19. yüzyılda yaşanan siyasal, sosyal ve ekonomik bunalımlar birçok sosyo-politik ve sosyo-ekonomik fikirleri doğurdu. Bu kapsamda “Düşünce Tarihi” Fransız Devrimi ve Amerikan Bağımsızlık Bildirgesi’nden temel alarak 19. yüzyılın buhranlarıyla filizlenmiş ve 20. yüzyılda mevcut düzenin bunalımlarına cevap verememesiyle meyve verecek duruma gelmiştir. Bu siyasal iklimde pek çok aydın gibi tarihçilerde kendi düşüncelerine ve sınıfsal durumlarına göre politik cephe almaya başlamıştır ki bu günümüze kadar devam etmektedir. Bir siyasal tarihçinin yapması gereken iş inandığı siyasal ideolojinin fanatik bir şekilde sözcülüğünü yapmak değil, bulunan sosyo-politik ve sosyo-ekonomik durumları her perspektiften anlayarak güçlü bir şekilde politikanın yan dallarını da içerecek şekilde analizler yapmaktır.
Ekonomi, Toplum ve Zihniyet
21. yüzyılda tarihçilik ve tarihçiler açısından pek çok gelişme yaşanmıştır. Daha önceleri toplum yerine birey, kamu hayatı yerine “büyük adamların” hayatı incelenirken bu durum 20. yüzyılda ciddi değişikliklere sebep olmuştur. Özellikle Annales Okulu’nun yaratığı ekolle birlikte o döneme kadar pek kale alınmayan sıradan insanların, sıradan toplumların ve sosyal hayatın tarihe girmesi çok önemli bir reform olarak addedilmektedir.

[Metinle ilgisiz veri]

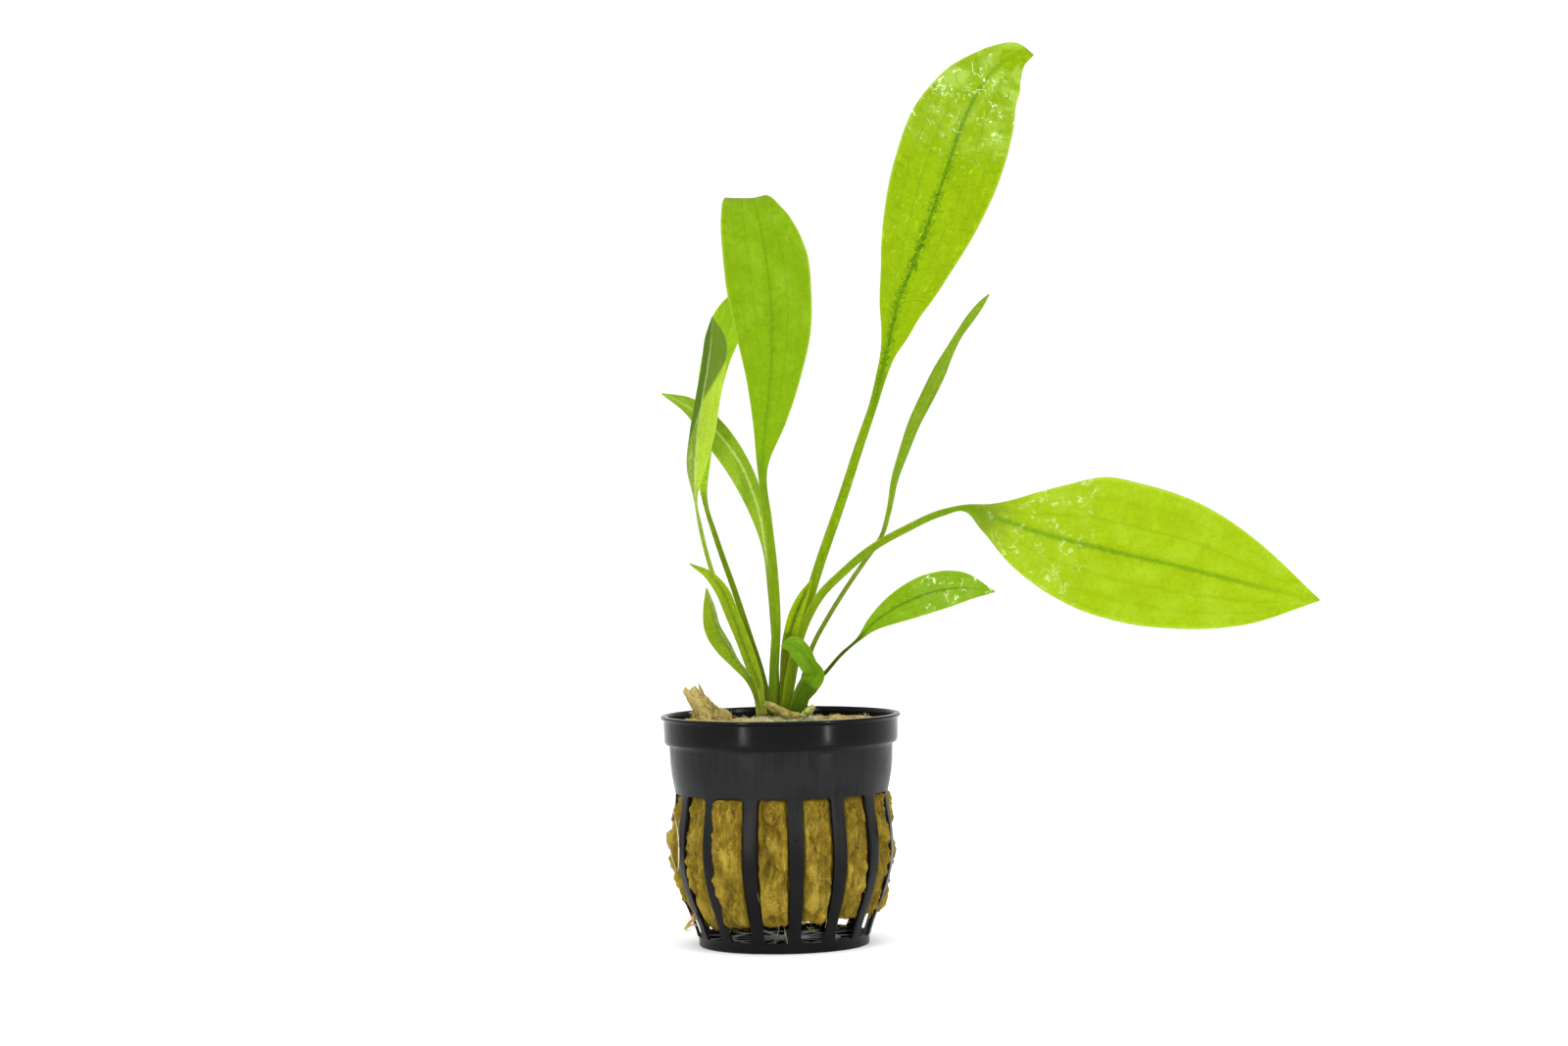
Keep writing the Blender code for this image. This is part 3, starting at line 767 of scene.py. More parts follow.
LEAVES = (
    Leaf(Slot.BRIGHT_LEAF, LeafPlan(
        "leaf_tall_right",
        ((0.9, 2.4, LEAF_FOOT), (3.8, 4, 64), (7.4, 5, 77), (14.9, 7, 98), (18.7, 8.5, 109),
         (21.6, 9.8, 117)),
        (1.2, 0.95),
        ((23.2, 10.9, 122.5, 1.1, 1.2), (24.6, 11.7, 128.3, 1.3, 2.3), (25.7, 12.2, 132.2, 2.2, 3.8),
         (27.3, 13, 139, 4.2, 6.2), (30.5, 14, 146.5, 7.4, 7.9), (34.6, 15.5, 157, 10.4, 10.3),
         (38.6, 17, 168, 11.7, 11.7), (42.7, 19, 179, 11.0, 11.2), (46.6, 21, 186.6, 8.1, 9.0),
         (51.6, 23, 192.3, 4.3, 6.3), (55.6, 24.8, 194.1, 2.7, 3.1), (58.9, 26, 194.3, TIP, TIP)),
        (0.25, 0.25),
    ), LeafFinish(
        "tall_blade", (0.295, 0.45, 0.001), (0.24, 0.38, 0.003), (0.22, 0.24, 0.01),
        rib=(0.12, 0.27, 0.001), rib_share=0.95, rib_width=0.7, speckle=1.0, flecks=1.0, ladder=0.6,
        pale=1.0, pale_from=0.62, wet=(0.66, 0.86), damp=1.0,
    )),
    Leaf(Slot.BRIGHT_LEAF, LeafPlan(
        "leaf_upright",
        ((-1.6, -0.9, LEAF_FOOT), (-1.2, -0.8, 60), (-0.6, -0.5, 69), (-1.0, 0, 81.5), (-2.0, 1, 92)),
        (1.1, 0.9),
        ((-3, 2, 103, 1.1, 1.1), (-1.9, 3, 114.5, 3.2, 4.7), (-0.7, 4, 125, 6.0, 7.0),
         (-0.4, 4.5, 132.5, 7.9, 8.4), (-0.6, 5, 141, 9.4, 8.9), (-1.6, 6, 150, 9.5, 8.8),
         (-2.9, 8, 157.5, 8.5, 6.4), (-3.9, 11.5, 162.2, 6.7, 3.5), (-4.3, 15, 162.5, 5.0, 2.5),
         (-4.8, 19, 160.0, TIP, TIP)),
        (0.15, 0.15), (0, -1, 1),
    ), LeafFinish(
        "upright_blade", (0.235, 0.40, 0.003), (0.20, 0.33, 0.004), (0.13, 0.20, 0.004),
        rib=(0.14, 0.30, 0.003), rib_share=0.75, rib_width=0.6, speckle=0.3, flecks=0.2, ladder=0.4,
        pale=0.15, pale_from=0.4,
    )),
    Leaf(Slot.MID_LEAF, LeafPlan(
        "leaf_left_folded",
        ((-4.1, 1.2, LEAF_FOOT), (-7.1, 1.5, 62), (-11.1, 2, 72), (-14.5, 2.5, 81.5), (-16.6, 3, 90)),
        (0.6, 0.45),
        ((-17.7, 3, 97.5, 0.5, 0.5), (-17.6, 3, 103, 1.8, 2.1), (-16.9, 3, 111.5, 1.7, 3.8),
         (-15.7, 3, 119, 1.5, 3.9), (-14.5, 3, 125.5, 1.4, 3.9), (-13.6, 3, 132, 1.3, 3.2),
         (-13.3, 3, 136.4, TIP, TIP)),
        (1.6, 0.6),
    ), LeafFinish(
        "folded_blade", (0.47, 0.63, 0.05), (0.30, 0.42, 0.03), (0.33, 0.34, 0.05), rib=(0.50, 0.62, 0.20),
        rib_share=0.6, rib_width=0.3, shade=1.0, flecks=0.4, ladder=0.15, shadow_above=0.5,
    )),
    Leaf(Slot.MID_LEAF, LeafPlan(
        "leaf_left_back",
        ((-2.1, 2.3, LEAF_FOOT), (-4.4, 4, 60), (-6.4, 5, 66.5), (-9.7, 7, 77), (-13.4, 9, 88)),
        (0.85, 0.6),
        ((-15.8, 10.5, 96.5, 0.6, 0.6), (-16.4, 12, 105, 1.5, 2), (-14.9, 13, 116, 2.6, 2.2),
         (-12.4, 14, 126.5, 3.8, 2.4), (-9, 15, 136.5, 4.1, 3), (-5.1, 16, 145, TIP, TIP)),
        (0.3, 0.6),
    ), LeafFinish(
        "back_blade", (0.43, 0.66, 0.02), (0.18, 0.28, 0.003), (0.22, 0.26, 0.01), rib=(0.30, 0.45, 0.03),
        rib_share=0.4, speckle=0.5, ladder=0.2,
    )),
    Leaf(Slot.MID_LEAF, LeafPlan(
        "leaf_left_narrow",
        ((-0.6, 4.9, LEAF_FOOT), (-1.1, 5, 66.5), (-1.8, 5.5, 77)),
        (0.7, 0.6),
        ((-2.7, 6, 85.5, 0.6, 0.6), (-4, 6, 94, 2.1, 1.1), (-5.2, 6, 98, 2.7, 1.8),
         (-7.9, 6.5, 104.5, 3.5, 2.0), (-12.9, 7, 111.5, 3.4, 2.4), (-18.7, 8, 116.8, 1.6, 2.1),
         (-24.8, 9, 120, TIP, TIP)),
        (0.3, 0.9),
    ), LeafFinish(
        "narrow_left_blade", (0.30, 0.46, 0.022), (0.25, 0.38, 0.02), (0.20, 0.28, 0.02),
        rib=(0.60, 0.72, 0.22), rib_share=0.75, rib_width=0.35, flecks=0.35, ladder=0.25, pale=0.2,
    )),
    Leaf(Slot.MID_LEAF, LeafPlan(
        "leaf_left_channelled",
        ((-3.9, -2.6, LEAF_FOOT), (-4.2, -2.5, 53)),
        (1, 0.9),
        ((-4.6, -2.5, 56.2, 1, 1.1), (-6.5, -2.5, 61.5, 1.2, 1.7), (-8.1, -2.6, 66.5, 1.3, 1.6),
         (-10.1, -2.8, 72, 1.5, 1.5), (-12.1, -3, 77, 1.5, 1.4), (-14.8, -3.5, 80.5, 1.1, 0.9),
         (-19, -4, 83, TIP, TIP)),
        (0.7, 0.5), wave=0.1,
    ), LeafFinish(
        "channelled_blade", (0.31, 0.43, 0.012), (0.38, 0.45, 0.03), (0.46, 0.46, 0.10),
        rib=(0.12, 0.21, 0.004), rib_share=0.6, rib_width=0.5, speckle=0.5, flecks=0.3, ladder=0.1,
        pale=0.1,
    )),
    Leaf(Slot.MID_LEAF, LeafPlan(
        "leaf_left_low",
        ((-4.6, -5.2, LEAF_FOOT), (-5.3, -5.3, 54.5)),
        (0.6, 0.55),
        ((-6.5, -5.5, 58, 1.0, 0.7), (-9.2, -5.8, 61.8, 1.6, 0.6), (-11.6, -6.2, 65.5, 2.4, 1.2),
         (-13.5, -6.6, 69.3, 2.6, 1), (-14.6, -7, 73.5, 1.7, 1), (-15.4, -7.5, 77.8, TIP, TIP)),
        (0.5, 0.5), wave=0.1,
    ), LeafFinish(
        "low_blade", (0.245, 0.355, 0.008), (0.16, 0.22, 0.006), (0.36, 0.36, 0.08), rib=(0.13, 0.22, 0.01),
        rib_share=0.5, rib_width=0.4, shade=-0.7, speckle=0.6, flecks=0.5,
    )),
    Leaf(Slot.BRIGHT_LEAF, LeafPlan(
        "leaf_young",
        ((0.5, -0.3, LEAF_FOOT), (1.0, -0.2, 57), (1.5, 0, 63)),
        (0.9, 1.2),
        ((2.3, 0.2, 67, 1.4, 1.4), (3.6, 0.5, 71, 1.6, 1.4), (5.2, 0.9, 74.8, 1.3, 1.1),
         (7.3, 1.4, 79, TIP, TIP)),
        (0.5, 0.5), wave=0.0,
    ), LeafFinish(
        "young_blade", (0.37, 0.52, 0.006), (0.17, 0.22, 0.003), (0.15, 0.17, 0.003),
        rib=(0.09, 0.17, 0.002), rib_share=0.9, rib_width=0.6, speckle=0.5, flecks=0.2, ladder=0.1,
        pale=0.1,
    )),
    Leaf(Slot.BRIGHT_LEAF, LeafPlan(
        "leaf_wide_right",
        ((1, -2.6, LEAF_FOOT), (2.2, -2.7, 58), (3.8, -2.8, 64.5), (5.8, -3, 70), (9.3, -3.3, 75.9),
         (14, -3.8, 80.5), (20.4, -4.4, 85.7), (27.9, -5, 89.8), (35.3, -5.6, 93.0)),
        (1.1, 0.75),
        ((40.6, -6, 94.0, 0.8, 0.8), (45.8, -6.5, 92.3, 2.8, 3.9), (53.1, -7, 89.6, 7.9, 8.6),
         (60.4, -7.5, 87.3, 12.2, 11.8), (67.0, -7.8, 85.5, 15.2, 13.6), (74.0, -8.1, 83.7, 15.6, 14.3),
         (85.5, -8.5, 80.9, 14.6, 13.6), (102, -9, 76.4, 8.8, 8.6), (116.1, -9.5, 73, TIP, TIP)),
        (-0.1, 0.4), wave=0.35, wave_length=14.0,
    ), LeafFinish(
        "wide_blade", (0.345, 0.49, 0.004), (0.21, 0.335, 0.006), (0.16, 0.22, 0.003),
        rib=(0.14, 0.29, 0.002), rib_share=0.75, rib_width=0.9, speckle=0.3, flecks=0.15, ladder=0.25,
        pale=0.18, fold_shade_reach=0.10, wet=(0.08, 0.32), damp=0.4, soft=0.6, edge=(0.46, 0.62, 0.05),
    )),
    Leaf(Slot.MID_LEAF, LeafPlan(
        "leaf_narrow_right",
        ((3.3, 2.6, LEAF_FOOT), (5.2, 3, 57.8), (7.2, 3.5, 64.2), (11, 4, 71), (14.9, 4.5, 77),
         (18.8, 5, 82.5)),
        (0.55, 0.5),
        ((22.7, 5.4, 88, 0.5, 0.5), (24.4, 5.9, 93.5, 0.55, 0.6), (25.9, 6.4, 100.5, 0.85, 0.8),
         (27.8, 6.9, 106, 1.1, 1.1), (30.5, 7.5, 112.9, 1.4, 1.4), (33.2, 8, 118.2, 1.55, 1.6),
         (36.2, 8.5, 124, 1.5, 1.55), (38.2, 9, 127.8, 1.1, 1.1), (40.6, 9.6, 131.8, 0.9, 0.8),
         (43.2, 10.4, 135.4, 1.0, 0.9), (45.7, 11.2, 138.4, 0.8, 0.6), (47.4, 12, 140.6, TIP, TIP)),
        (1.0, -0.8), wave=0.0,
    ), LeafFinish(
        "narrow_right_blade", (0.23, 0.365, 0.016), (0.235, 0.32, 0.025), (0.20, 0.24, 0.010),
        rib=(0.14, 0.25, 0.01), rib_share=0.4, rib_width=0.4, speckle=0.0, flecks=0.0, ladder=0.1, pale=0.1,
        edge=(0.26, 0.42, 0.02),
    )),
    Leaf(Slot.MID_LEAF, LeafPlan(
        "leaf_small_right",
        ((4.9, 0.2, LEAF_FOOT), (6.8, 0, 55.4), (10.1, -0.5, 59), (13.3, -1, 62.6)),
        (0.5, 0.4),
        ((17.4, -1.6, 66.2, 0.5, 0.5), (20.2, -2, 69.2, 1.4, 1.6), (23.4, -2.5, 71.6, 2.4, 2.8),
         (27.7, -3, 73.9, 3.5, 3.8), (33, -3.6, 75.9, 4.1, 4.2), (39.3, -4.3, 76.8, 3.6, 3.3),
         (46.7, -5, 75.9, TIP, TIP)),
        (0.1, 0.4),
    ), LeafFinish(
        "small_blade", (0.235, 0.41, 0.006), (0.09, 0.14, 0.004), (0.09, 0.14, 0.004),
        rib=(0.09, 0.19, 0.003), rib_share=0.7, rib_width=0.4, flecks=0.3, ladder=0.3, pale=0.3,
        wet=(0.5, 0.97), damp=1.0,
    )),
    Leaf(Slot.MID_LEAF, LeafPlan(
        "leaf_bent",
        ((3.0, -4.6, LEAF_FOOT), (4.3, -5, 53.5)),
        (1.55, 1.8),
        ((6, -5.4, 56.6, 1.95, 2.5), (7.6, -6, 58.6, 2.0, 2.1), (6.6, -7.2, 61, 2.3, 1.5),
         (4.7, -8, 63.6, 2.2, 2.2), (2.5, -8.5, 65.2, 1.7, 2.1), (0.4, -8.8, 65.1, TIP, TIP)),
        (0.2, 0.2), wave=0.05,
    ), LeafFinish(
        "bent_blade", (0.165, 0.335, 0.008), (0.085, 0.165, 0.003), (0.045, 0.10, 0.002),
        rib=(0.03, 0.09, 0.001), rib_share=0.25, rib_width=0.6, speckle=0.2, flecks=0.1, ladder=0.1,
        pale=0.3, edge=(0.22, 0.36, 0.03),
    )),
)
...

Bu yeni entelektüel rüzgarla birlikte pek çok “gölgeli tarih alanı” kendisine bilimde yer edinmeye başlamıştır. Bunların birisine örnek verecek olursak ilk akla gelenlerden “İktisat Tarihi” olacaktır. İktisat tarihi ile birlikte sosyal grupların ekonomik ve finansal durumlarıyla arz-talep olgusuyla ilgili asırlar boyunca biriken veriler işlenmiş ve çağdaş dönemler için yeni analizler oluşturulmuştur.
Toplumsal hareketlilik tarihin en önemli konularından biridir. Çünkü toplumsal hareketlilik negatif bir şekilde yönlendirildiği taktirde bir kaos ve kanlı ihtilaller olarak tepki verebilme durumuna sahiptir. Siyasi ve sosyal tarihin kesişim kümesi olan toplumsal hareketliliğin tarihi çok önemli bir konu olup, iyi araştırıldığı taktirde “sürdürülebilir küresel ilerleme” açısından çok büyük bir fayda sağlayacaktır.
Sosyal tarihin kaşifi diyebileceğimiz Annales Okulu ve ekolü, siyasi tarihin çok büyük alan işgal etmesine itiraz etse de yeni, birbirinden kopuk uzmanlık alanlarının ve alt başlıkların türemesini de istememiştir.
Gelecek kısımda tarihin teorisi ve kantitatif tarih gibi konulara değinerek yolculuğumuza devam edeceğiz. 3. kısımda görüşmek üzere!
Kaynakça:
- John Tosh, (Çeviren: Özden Arıkan), Tarihin Peşinde, 6.Baskı, İstanbul, Kronik Yayınları, 2019, syf. 75
- S. Özbaran, Tarih, Tarihçi ve Toplum, 3. Baskı, İstanbul 2015,s.31
Güzel bir yazı, Yeni yazılarını bekliyoruz.
Maalesef tarih bize hep bir masal gibi anlatıldı sadece savaşlar ve fetihler… Lise yıllarımda Kemal Kara’nın yazdığı tarih kitabında Kavalalı Mehmet Ali paşa isyanı sırasında Ruslar için söylenen denize düşen yılana sarılır sözünü hala unutamıyorum.
Teşekkürler Fatih hocam. Ne yazık ki durum öyle.